4. Implement End-to-End Encryption
Cloud security should be more proactive than reactive. Encrypting data end-to-end is a proactive move that ensures that even if the worst happens — your in-transit data getting into the wrong hands — it’ll still be secure and unreadable. This is achieved by turning your plain text into an unreadable code. It is only converted back to plain text with a carefully guarded encryption key. End-to-end encryption keeps your data protected at every point across the communication chain.
5. Monitor File Integrity
Establishing a known baseline and regularly monitoring file integrity helps alert you to unwanted or malicious changes to your files. Falling under the earlier mention of the importance of visibility, file integrity monitoring (FIM) is crucial in keeping track of activity happening within your cloud environment and alerting you to attacks as early as possible.
File integrity monitoring notifies you of three types of events:
- When files are added to or deleted from a directory
- When files are modified
- When files are opened
The purpose of file integrity monitoring is to alert you to attacks as early as possible.
6. Implement SSL Certificates
Secure Sockets Layer (SSL) certificates enable encrypted communications between a web server and browser. This protects sensitive data such as credit card information from being stolen or tampered with.

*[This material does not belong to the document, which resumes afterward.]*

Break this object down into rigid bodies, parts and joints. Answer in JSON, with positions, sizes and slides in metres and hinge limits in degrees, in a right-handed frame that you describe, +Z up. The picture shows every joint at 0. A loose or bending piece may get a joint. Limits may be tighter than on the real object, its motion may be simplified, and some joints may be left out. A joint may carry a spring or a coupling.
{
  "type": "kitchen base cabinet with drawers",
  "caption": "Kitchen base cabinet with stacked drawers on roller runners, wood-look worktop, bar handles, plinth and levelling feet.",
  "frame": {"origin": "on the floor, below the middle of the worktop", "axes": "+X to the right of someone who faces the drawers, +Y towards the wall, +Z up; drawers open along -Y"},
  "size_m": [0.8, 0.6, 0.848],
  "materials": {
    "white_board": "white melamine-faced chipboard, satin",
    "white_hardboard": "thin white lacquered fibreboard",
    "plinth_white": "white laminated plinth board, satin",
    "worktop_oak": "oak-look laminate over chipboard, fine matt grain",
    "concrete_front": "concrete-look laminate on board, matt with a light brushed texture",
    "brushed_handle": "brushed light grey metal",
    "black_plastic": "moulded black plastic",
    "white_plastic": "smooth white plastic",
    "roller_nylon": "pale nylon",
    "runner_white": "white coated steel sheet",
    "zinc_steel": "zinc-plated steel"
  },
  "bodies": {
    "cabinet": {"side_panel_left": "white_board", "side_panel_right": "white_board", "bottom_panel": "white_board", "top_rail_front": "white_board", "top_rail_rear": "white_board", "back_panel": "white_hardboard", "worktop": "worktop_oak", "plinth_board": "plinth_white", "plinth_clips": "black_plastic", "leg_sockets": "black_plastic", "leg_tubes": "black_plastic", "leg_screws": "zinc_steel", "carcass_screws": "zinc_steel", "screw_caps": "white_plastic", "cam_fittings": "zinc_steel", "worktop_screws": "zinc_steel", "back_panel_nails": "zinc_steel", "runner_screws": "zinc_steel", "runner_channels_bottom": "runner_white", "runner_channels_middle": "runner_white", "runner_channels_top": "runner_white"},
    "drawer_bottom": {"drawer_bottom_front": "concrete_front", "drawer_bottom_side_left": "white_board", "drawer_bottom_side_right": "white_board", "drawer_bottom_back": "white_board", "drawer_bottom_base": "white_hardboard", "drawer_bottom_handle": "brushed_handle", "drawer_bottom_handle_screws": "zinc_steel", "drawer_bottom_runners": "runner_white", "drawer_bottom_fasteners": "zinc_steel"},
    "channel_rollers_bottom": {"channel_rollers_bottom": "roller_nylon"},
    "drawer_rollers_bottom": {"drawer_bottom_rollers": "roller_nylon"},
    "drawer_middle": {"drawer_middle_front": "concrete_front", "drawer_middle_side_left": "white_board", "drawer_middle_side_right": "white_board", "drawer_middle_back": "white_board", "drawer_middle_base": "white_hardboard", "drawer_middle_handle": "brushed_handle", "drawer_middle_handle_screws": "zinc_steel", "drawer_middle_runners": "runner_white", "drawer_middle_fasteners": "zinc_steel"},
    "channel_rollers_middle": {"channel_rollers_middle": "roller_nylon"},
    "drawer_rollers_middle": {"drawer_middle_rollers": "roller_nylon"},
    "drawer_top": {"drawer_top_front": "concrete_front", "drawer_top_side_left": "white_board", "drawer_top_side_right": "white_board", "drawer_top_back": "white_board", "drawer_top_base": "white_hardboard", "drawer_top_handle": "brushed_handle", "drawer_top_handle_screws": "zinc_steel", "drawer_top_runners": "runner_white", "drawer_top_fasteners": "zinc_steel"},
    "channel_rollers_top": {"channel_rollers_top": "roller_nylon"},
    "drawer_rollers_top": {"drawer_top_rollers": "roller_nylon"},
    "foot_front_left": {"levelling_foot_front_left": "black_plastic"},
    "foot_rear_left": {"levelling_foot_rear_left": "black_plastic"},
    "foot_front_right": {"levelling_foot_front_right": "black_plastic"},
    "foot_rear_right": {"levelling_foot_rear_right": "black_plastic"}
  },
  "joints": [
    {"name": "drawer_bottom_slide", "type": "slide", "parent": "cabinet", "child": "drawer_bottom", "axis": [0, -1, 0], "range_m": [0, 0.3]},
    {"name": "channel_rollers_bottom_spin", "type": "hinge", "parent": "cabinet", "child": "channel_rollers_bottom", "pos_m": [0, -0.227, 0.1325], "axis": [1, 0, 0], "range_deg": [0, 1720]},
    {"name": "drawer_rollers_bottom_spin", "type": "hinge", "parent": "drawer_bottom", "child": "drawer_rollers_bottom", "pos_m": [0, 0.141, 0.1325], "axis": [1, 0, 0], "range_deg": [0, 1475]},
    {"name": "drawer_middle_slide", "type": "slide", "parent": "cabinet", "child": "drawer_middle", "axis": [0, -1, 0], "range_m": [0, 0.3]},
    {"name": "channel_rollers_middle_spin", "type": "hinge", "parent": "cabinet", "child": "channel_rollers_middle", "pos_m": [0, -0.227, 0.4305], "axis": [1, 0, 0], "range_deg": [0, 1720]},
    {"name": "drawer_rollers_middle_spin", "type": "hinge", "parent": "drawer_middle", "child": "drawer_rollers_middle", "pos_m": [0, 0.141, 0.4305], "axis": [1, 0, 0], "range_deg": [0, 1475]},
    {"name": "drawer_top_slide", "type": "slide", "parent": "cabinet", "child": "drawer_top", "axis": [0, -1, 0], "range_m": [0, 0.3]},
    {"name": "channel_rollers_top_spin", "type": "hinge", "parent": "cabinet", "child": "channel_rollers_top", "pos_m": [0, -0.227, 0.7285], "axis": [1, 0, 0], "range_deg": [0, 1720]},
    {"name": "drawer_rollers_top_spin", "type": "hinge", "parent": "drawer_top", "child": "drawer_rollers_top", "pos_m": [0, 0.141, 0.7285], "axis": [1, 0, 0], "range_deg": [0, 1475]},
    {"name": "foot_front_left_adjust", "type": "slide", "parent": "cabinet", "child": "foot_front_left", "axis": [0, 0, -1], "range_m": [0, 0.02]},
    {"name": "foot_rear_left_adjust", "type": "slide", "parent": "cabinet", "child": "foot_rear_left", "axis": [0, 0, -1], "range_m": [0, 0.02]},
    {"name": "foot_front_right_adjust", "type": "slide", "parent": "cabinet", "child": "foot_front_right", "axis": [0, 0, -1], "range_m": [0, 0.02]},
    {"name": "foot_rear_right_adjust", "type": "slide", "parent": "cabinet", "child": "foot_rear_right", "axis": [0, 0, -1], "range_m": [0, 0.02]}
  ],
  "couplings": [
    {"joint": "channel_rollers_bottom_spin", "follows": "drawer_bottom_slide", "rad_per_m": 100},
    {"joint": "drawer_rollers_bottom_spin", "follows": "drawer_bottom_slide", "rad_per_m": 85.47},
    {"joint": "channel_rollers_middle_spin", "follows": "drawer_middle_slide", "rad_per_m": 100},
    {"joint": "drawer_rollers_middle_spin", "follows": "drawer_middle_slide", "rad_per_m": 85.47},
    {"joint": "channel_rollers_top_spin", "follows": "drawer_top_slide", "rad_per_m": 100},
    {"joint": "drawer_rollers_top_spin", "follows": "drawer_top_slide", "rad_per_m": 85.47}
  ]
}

SSL certificates are issued by Certificate Authorities (CAs), which are organizations that are trusted to verify both the identity and the legitimacy of the entities requesting the certificate. Part of the importance of SSL certificates is producing a layer of user trust in your website. When users enter a website with an expired SSL certificate or without one at all, their browser could alert them that the website may not be safe.

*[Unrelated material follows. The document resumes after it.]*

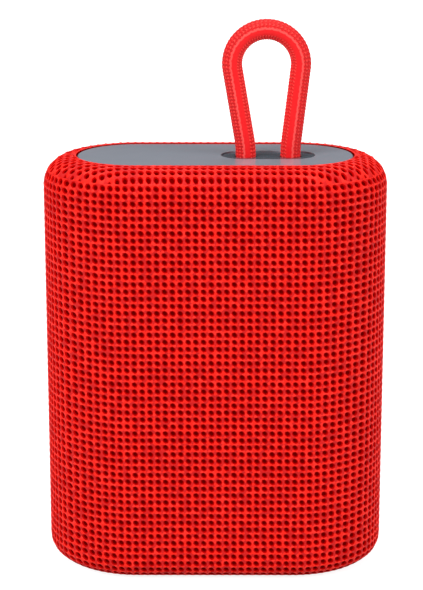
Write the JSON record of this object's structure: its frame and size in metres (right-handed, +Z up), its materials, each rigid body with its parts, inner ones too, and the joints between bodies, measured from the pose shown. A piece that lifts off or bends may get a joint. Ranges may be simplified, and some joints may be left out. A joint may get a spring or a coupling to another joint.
{
  "type": "portable loudspeaker",
  "caption": "Compact wireless loudspeaker: an upright rounded housing in a stretch mesh sleeve, with a braided cord carry loop standing out of its top plate and a control panel behind.",
  "frame": {"origin": "on the ground under the middle of the body, at the underside of the foot pad", "axes": "+Z up to the carry loop, -Y out of the front that faces the listener, +X to the right seen from the front"},
  "size_m": [0.093, 0.051, 0.1501],
  "materials": {
    "red_mesh": "stretch polyester mesh with a square grid of holes, bright red",
    "red_cord": "round braided polyester cord, red",
    "grey_plate": "fine matt moulded plate, cool mid grey",
    "cup_grey": "fine matt moulded cup, darker grey",
    "panel_grey": "fine matt moulded panel, cool mid grey",
    "base_abs": "fine matt moulded plate",
    "button_rubber": "silicone rubber caps, darker grey",
    "cover_rubber": "soft moulded elastomer",
    "soft_rubber": "soft black rubber",
    "black_abs": "moulded ABS, as moulded",
    "screw_steel": "zinc-plated steel",
    "zinc_steel": "zinc-plated steel",
    "basket_steel": "pressed steel, black paint",
    "connector_steel": "nickel-plated shell",
    "ferrule_aluminium": "crimped aluminium",
    "ferrite": "sintered ferrite",
    "coil_copper": "enamelled copper wire and tinned tags",
    "cone_pulp": "pressed paper pulp, black",
    "spider_cloth": "resin-stiffened cotton cloth",
    "circuit_board": "solder mask over glass epoxy",
    "chip_epoxy": "black moulded epoxy",
    "socket_nylon": "moulded nylon, ivory",
    "wire_pvc": "PVC insulation",
    "cell_foil": "laminated aluminium pouch",
    "clear_pipe": "clear moulded acrylic"
  },
  "bodies": {
    "speaker_body": {"mesh_sleeve": "red_mesh", "core_housing": "black_abs", "top_deck": "black_abs", "deck_screws": "screw_steel", "top_plate": "grey_plate", "loop_cup": "cup_grey", "cup_screws": "screw_steel", "loop_tails": "red_cord", "loop_ferrules": "ferrule_aluminium", "base_plate": "base_abs", "base_screws": "screw_steel", "foot_pad": "soft_rubber", "front_grille": "black_abs", "driver_gasket": "soft_rubber", "driver_basket": "basket_steel", "driver_screws": "screw_steel", "driver_surround": "soft_rubber", "driver_spider": "spider_cloth", "magnet_washer": "zinc_steel", "magnet_ring": "ferrite", "magnet_yoke": "zinc_steel", "driver_terminals": "coil_copper", "rear_grille": "black_abs", "radiator_frame": "black_abs", "radiator_surround": "soft_rubber", "electronics_tray": "black_abs", "tray_screws": "screw_steel", "wire_grommets": "soft_rubber", "main_board": "circuit_board", "board_screws": "screw_steel", "wireless_module": "zinc_steel", "board_components": "chip_epoxy", "usb_c_port": "connector_steel", "card_socket": "connector_steel", "wire_sockets": "socket_nylon", "speaker_wires": "wire_pvc", "battery_wires": "wire_pvc", "battery_cell": "cell_foil", "battery_tray": "black_abs", "protection_board": "circuit_board", "control_panel": "panel_grey", "button_board": "circuit_board", "ribbon_cable": "socket_nylon", "tact_switches": "chip_epoxy", "status_led": "socket_nylon", "light_pipe": "clear_pipe", "microphone": "soft_rubber", "port_cover_anchor": "cover_rubber"},
    "carry_loop": {"carry_loop": "red_cord"},
    "power_button": {"power_button": "button_rubber"},
    "minus_button": {"minus_button": "button_rubber"},
    "play_button": {"play_button": "button_rubber"},
    "plus_button": {"plus_button": "button_rubber"},
    "mode_button": {"mode_button": "button_rubber"},
    "port_cover": {"port_cover": "cover_rubber"},
    "driver_cone": {"driver_cone": "cone_pulp", "dust_cap": "cone_pulp", "voice_coil": "coil_copper"},
    "radiator_plate": {"radiator_plate": "zinc_steel"}
  },
  "joints": [
    {"name": "loop_fold", "type": "hinge", "parent": "speaker_body", "child": "carry_loop", "pos_m": [0.01425, 0, 0.116], "axis": [1, 0, 0], "range_deg": [-40, 40], "stiffness_Nm_per_rad": 0.02},
    {"name": "power_press", "type": "slide", "parent": "speaker_body", "child": "power_button", "axis": [0, -1, 0], "range_m": [0, 0.0004], "stiffness_N_per_m": 600},
    {"name": "minus_press", "type": "slide", "parent": "speaker_body", "child": "minus_button", "axis": [0, -1, 0], "range_m": [0, 0.0004], "stiffness_N_per_m": 600},
    {"name": "play_press", "type": "slide", "parent": "speaker_body", "child": "play_button", "axis": [0, -1, 0], "range_m": [0, 0.0004], "stiffness_N_per_m": 600},
    {"name": "plus_press", "type": "slide", "parent": "speaker_body", "child": "plus_button", "axis": [0, -1, 0], "range_m": [0, 0.0004], "stiffness_N_per_m": 600},
    {"name": "mode_press", "type": "slide", "parent": "speaker_body", "child": "mode_button", "axis": [0, -1, 0], "range_m": [0, 0.0004], "stiffness_N_per_m": 600},
    {"name": "cover_open", "type": "hinge", "parent": "speaker_body", "child": "port_cover", "pos_m": [0, 0.0245, 0.076], "axis": [-1, 0, 0], "range_deg": [0, 110], "stiffness_Nm_per_rad": 0.004},
    {"name": "cone_travel", "type": "slide", "parent": "speaker_body", "child": "driver_cone", "axis": [0, -1, 0], "range_m": [-0.0012, 0.0012], "stiffness_N_per_m": 1500, "deforming": ["driver_surround", "driver_spider"]},
    {"name": "radiator_travel", "type": "slide", "parent": "speaker_body", "child": "radiator_plate", "axis": [0, 1, 0], "range_m": [-0.0018, 0.0018], "stiffness_N_per_m": 1200, "deforming": ["radiator_surround"]}
  ]
}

7. Harden Configuration Management
Configuration management (CM) is an important piece of the DevOps concept of treating infrastructure as code. Since CM executes arbitrary code on your infrastructure, you need to harden the systems to protect sensitive data. There are multiple ways to achieve this: You can leverage tools such as chef-vault to encrypt sensitive data using public keys or implement file integrity monitoring, as suggested above.
8. Ensure Safe Access to Production
If your organization is practicing continuous delivery, you likely give developers access to production for efficiency purposes. Securing and monitoring activity across production servers is critical. Securing access to production can be done in a number of ways. You should be monitoring for events that could be suspicious, such as package installations and updates, to ensure that your CM system is the only entity managing your hosts. You should also track and monitor code that configures systems so you know if users are manually installing packages on hosts, which presents unknown security risks.
9. Set Up Security Alerting
You shouldn’t have to go looking for something wrong. Setting up security alerting ensures that the moment anomalous behavior is detected, you’re aware of it. Sometimes security alerts can seem cumbersome and noisy as a result of false positives and fine tuning that’s required.
The key to useful security alerting is customization. By assigning different severity levels to different types of alerts, you can clear the clutter and hone in on anomalous, and possibly malicious activity.
10. Educate Employees
Security protocols are only useful when your employees understand how and why to use them. Employees should know the security risks associated with the business they do. When you execute a new security practice such as multi-factor authentication, you should educate your employees on why it’s so important and how to use it. Additionally, it benefits the company as a whole when you attempt to make new security measures as pain-free for employees to use on a daily basis.
Final Words . . .
The 10 best practices outlined above should go a long way toward giving you an understanding of what needs to be protected in your AWS environment as well as specific ways of securing your workloads. Individually and in combination, these best practices will enable you to harden your organization’s security posture to meet your current needs and to provide protection as you continue to scale.